<<<<
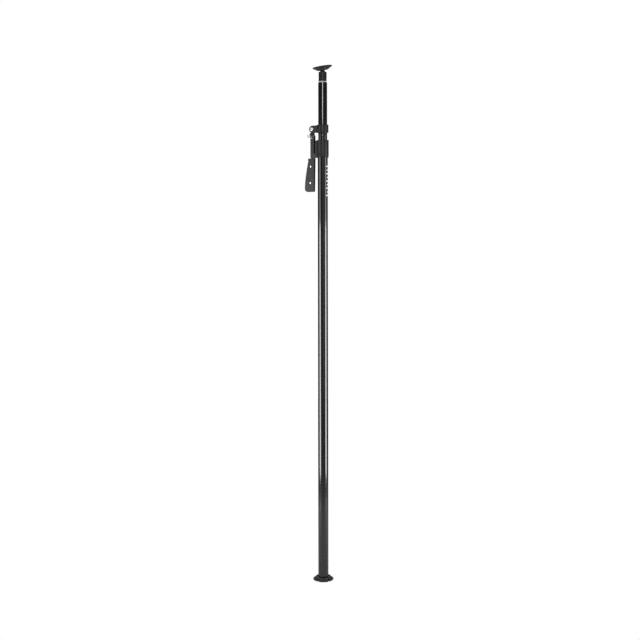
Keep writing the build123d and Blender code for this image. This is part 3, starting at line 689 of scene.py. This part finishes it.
@dataclass
class RubberCup:
    """Lobed rubber cup: contact face, slotted rim, cone with sunk panels, and open throat."""

    node: str
    body: str
    rim: float
    height: float
    lip: float
    opening: float
    throat: float
    disc_radius: float
    disc_low: float
    disc_high: float
    lip_width: float = 2.4
    valley_share: float = 0.45
    rim_height: float = 4.5
    rim_corner: float = 2.0
    cone_start: float = 0.1
    cone_end: float = 0.96
    slot_start: float = 35.0
    slot_half_angle: float = 5.7
    slot_step: float = 0.12
    narrow_lobe: float = 71.0
    panel_depth: float = 0.9
    panel_margin: float = 10.0
    panel_start: float = 0.2
    panel_end: float = 0.82
    panel_edge: float = 0.03
    contact: float = 7.0
    suction: float = 1.0
    boss: float = 12.0
    cone_rows: int = 34

    def profile(self) -> Values:
        """Section from the contact face's centre round the rim and the lip to the cavity."""
        valley = self.opening + (self.lip - self.lip_width - self.opening) * self.valley_share
        lip_outer = self.lip + self.lip_width / 2
        start, end = np.array([self.rim, self.rim_height]), np.array([lip_outer, self.height])
        contact_start = self.rim - self.rim_corner - self.contact
        face = disc_profile(
            [
                (0, 0, 0),
                (self.boss, 0, 0.4),
                (self.boss + self.suction, self.suction, 0.4),
                (contact_start - self.suction, self.suction, 0.4),
                (contact_start, 0, 0.4),
                (self.rim - self.rim_corner, 0, 1.0),
                (self.rim, self.rim_corner, 1.0),
                (self.rim, self.rim_height, 1.4),
                (*(start + (end - start) * self.cone_start), 0),
            ]
        )
        shares = np.linspace(self.cone_start, self.cone_end, self.cone_rows)[1:, None]
        cone = start + (end - start) * shares
        back = disc_profile(
            [
                (*(start + (end - start) * self.cone_end), 0),
                (lip_outer, self.height, 0.5),
                (lip_outer - self.lip_width, self.height, 0.9),
                (valley, self.throat, 1.5),
                (self.opening, self.throat, 0.3),
                (self.opening, self.disc_high, 0),
                (self.disc_radius, self.disc_high, 0),
                (self.disc_radius, self.disc_low, 0),
                (0, self.disc_low, 0),
            ]
        )
        return np.vstack([face, cone, back[1:]])

    def angles(self) -> tuple[Values, Values]:
        """Steps round the cup, close together at the slots, and the slots' own angles."""
        half = self.narrow_lobe / 2
        slots = np.array([half, 180 - half, 180 + half, 360 - half])
        even = np.linspace(0, 360, 180, endpoint=False)
        edge = self.slot_half_angle
        step = self.slot_step
        flank = np.array([edge - step, edge + step, edge + 0.5])
        near = np.r_[-flank, 0, flank]
        close = (slots[:, None] + near[None]).ravel()
        return np.unique(np.r_[even, close]), slots

    def build(self, origin: Values, axes: Values) -> None:
        """Bends the turned section by its slots and panels.

        Inside a slot a radius past the slot's start is drawn back to it. On the cone, a point
        moves in along the cone's normal by the panel's depth times one window in angle and one
        along the cone, each window rising and falling with a smooth step.

        Args:
            origin: Centre of the contact face.
            axes: Local axes, +X along the narrow lobes and +Z into the cup.
        """
        profile = self.profile()
        degrees, slots = self.angles()
        angle = np.radians(degrees)
        off = np.abs((degrees[:, None] - slots[None] + 180) % 360 - 180).min(axis=1)
        radius = np.repeat(profile[:, :1], len(angle), axis=1)
        height = np.repeat(profile[:, 1:], len(angle), axis=1)
        lip_outer = self.lip + self.lip_width / 2
        run, rise = self.rim - lip_outer, self.height - self.rim_height
        share = np.clip((height - self.rim_height) / rise, 0, 1)
        outside = np.abs(radius - (self.rim - run * share)) < 0.05
        low, high, edge = self.panel_start, self.panel_end, self.panel_edge
        along = smooth(share, low - edge, low + edge) * (1 - smooth(share, high - edge, high + edge))
        around = smooth(off, self.panel_margin - 1, self.panel_margin + 0.6)[None]
        sink = self.panel_depth * along * around * outside
        slope = math.hypot(run, rise)
        radius = radius - sink * rise / slope
        height = height - sink * run / slope
        edge = self.slot_half_angle
        open_slot = 1 - smooth(off, edge - self.slot_step, edge + self.slot_step)
        over = np.maximum(radius - self.slot_start, 0) * open_slot[None]
        radius = radius - over
        local = np.stack([radius * np.cos(angle), radius * np.sin(angle), height], axis=-1)
        shell = skin(local @ axes + origin, ring=True)
        make_piece(f"{self.node}_rubber", shell, RUBBER, self.body, (self.node,))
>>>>
▶ _Brief_: Would you reproduce the material above in full, exactly as given?

▶ _Task result_:
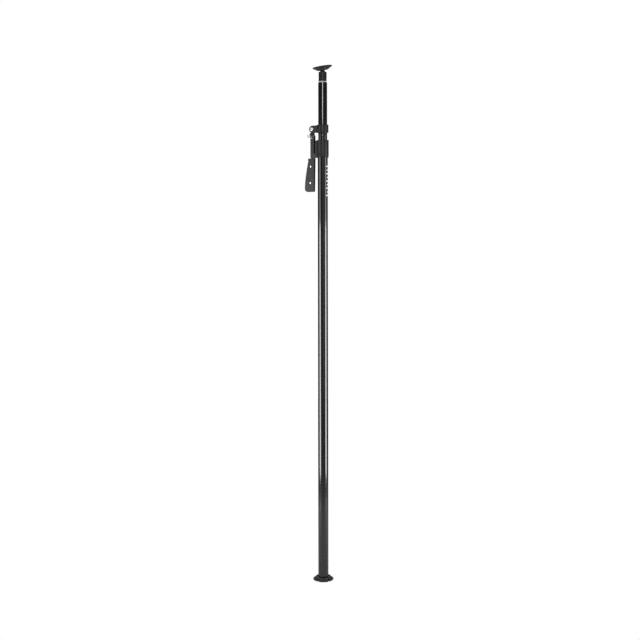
Keep writing the build123d and Blender code for this image. This is part 3, starting at line 689 of scene.py. This part finishes it.
@dataclass
class RubberCup:
    """Lobed rubber cup: contact face, slotted rim, cone with sunk panels, and open throat."""

    node: str
    body: str
    rim: float
    height: float
    lip: float
    opening: float
    throat: float
    disc_radius: float
    disc_low: float
    disc_high: float
    lip_width: float = 2.4
    valley_share: float = 0.45
    rim_height: float = 4.5
    rim_corner: float = 2.0
    cone_start: float = 0.1
    cone_end: float = 0.96
    slot_start: float = 35.0
    slot_half_angle: float = 5.7
    slot_step: float = 0.12
    narrow_lobe: float = 71.0
    panel_depth: float = 0.9
    panel_margin: float = 10.0
    panel_start: float = 0.2
    panel_end: float = 0.82
    panel_edge: float = 0.03
    contact: float = 7.0
    suction: float = 1.0
    boss: float = 12.0
    cone_rows: int = 34

    def profile(self) -> Values:
        """Section from the contact face's centre round the rim and the lip to the cavity."""
        valley = self.opening + (self.lip - self.lip_width - self.opening) * self.valley_share
        lip_outer = self.lip + self.lip_width / 2
        start, end = np.array([self.rim, self.rim_height]), np.array([lip_outer, self.height])
        contact_start = self.rim - self.rim_corner - self.contact
        face = disc_profile(
            [
                (0, 0, 0),
                (self.boss, 0, 0.4),
                (self.boss + self.suction, self.suction, 0.4),
                (contact_start - self.suction, self.suction, 0.4),
                (contact_start, 0, 0.4),
                (self.rim - self.rim_corner, 0, 1.0),
                (self.rim, self.rim_corner, 1.0),
                (self.rim, self.rim_height, 1.4),
                (*(start + (end - start) * self.cone_start), 0),
            ]
        )
        shares = np.linspace(self.cone_start, self.cone_end, self.cone_rows)[1:, None]
        cone = start + (end - start) * shares
        back = disc_profile(
            [
                (*(start + (end - start) * self.cone_end), 0),
                (lip_outer, self.height, 0.5),
                (lip_outer - self.lip_width, self.height, 0.9),
                (valley, self.throat, 1.5),
                (self.opening, self.throat, 0.3),
                (self.opening, self.disc_high, 0),
                (self.disc_radius, self.disc_high, 0),
                (self.disc_radius, self.disc_low, 0),
                (0, self.disc_low, 0),
            ]
        )
        return np.vstack([face, cone, back[1:]])

    def angles(self) -> tuple[Values, Values]:
        """Steps round the cup, close together at the slots, and the slots' own angles."""
        half = self.narrow_lobe / 2
        slots = np.array([half, 180 - half, 180 + half, 360 - half])
        even = np.linspace(0, 360, 180, endpoint=False)
        edge = self.slot_half_angle
        step = self.slot_step
        flank = np.array([edge - step, edge + step, edge + 0.5])
        near = np.r_[-flank, 0, flank]
        close = (slots[:, None] + near[None]).ravel()
        return np.unique(np.r_[even, close]), slots

    def build(self, origin: Values, axes: Values) -> None:
        """Bends the turned section by its slots and panels.

        Inside a slot a radius past the slot's start is drawn back to it. On the cone, a point
        moves in along the cone's normal by the panel's depth times one window in angle and one
        along the cone, each window rising and falling with a smooth step.

        Args:
            origin: Centre of the contact face.
            axes: Local axes, +X along the narrow lobes and +Z into the cup.
        """
        profile = self.profile()
        degrees, slots = self.angles()
        angle = np.radians(degrees)
        off = np.abs((degrees[:, None] - slots[None] + 180) % 360 - 180).min(axis=1)
        radius = np.repeat(profile[:, :1], len(angle), axis=1)
        height = np.repeat(profile[:, 1:], len(angle), axis=1)
        lip_outer = self.lip + self.lip_width / 2
        run, rise = self.rim - lip_outer, self.height - self.rim_height
        share = np.clip((height - self.rim_height) / rise, 0, 1)
        outside = np.abs(radius - (self.rim - run * share)) < 0.05
        low, high, edge = self.panel_start, self.panel_end, self.panel_edge
        along = smooth(share, low - edge, low + edge) * (1 - smooth(share, high - edge, high + edge))
        around = smooth(off, self.panel_margin - 1, self.panel_margin + 0.6)[None]
        sink = self.panel_depth * along * around * outside
        slope = math.hypot(run, rise)
        radius = radius - sink * rise / slope
        height = height - sink * run / slope
        edge = self.slot_half_angle
        open_slot = 1 - smooth(off, edge - self.slot_step, edge + self.slot_step)
        over = np.maximum(radius - self.slot_start, 0) * open_slot[None]
        radius = radius - over
        local = np.stack([radius * np.cos(angle), radius * np.sin(angle), height], axis=-1)
        shell = skin(local @ axes + origin, ring=True)
        make_piece(f"{self.node}_rubber", shell, RUBBER, self.body, (self.node,))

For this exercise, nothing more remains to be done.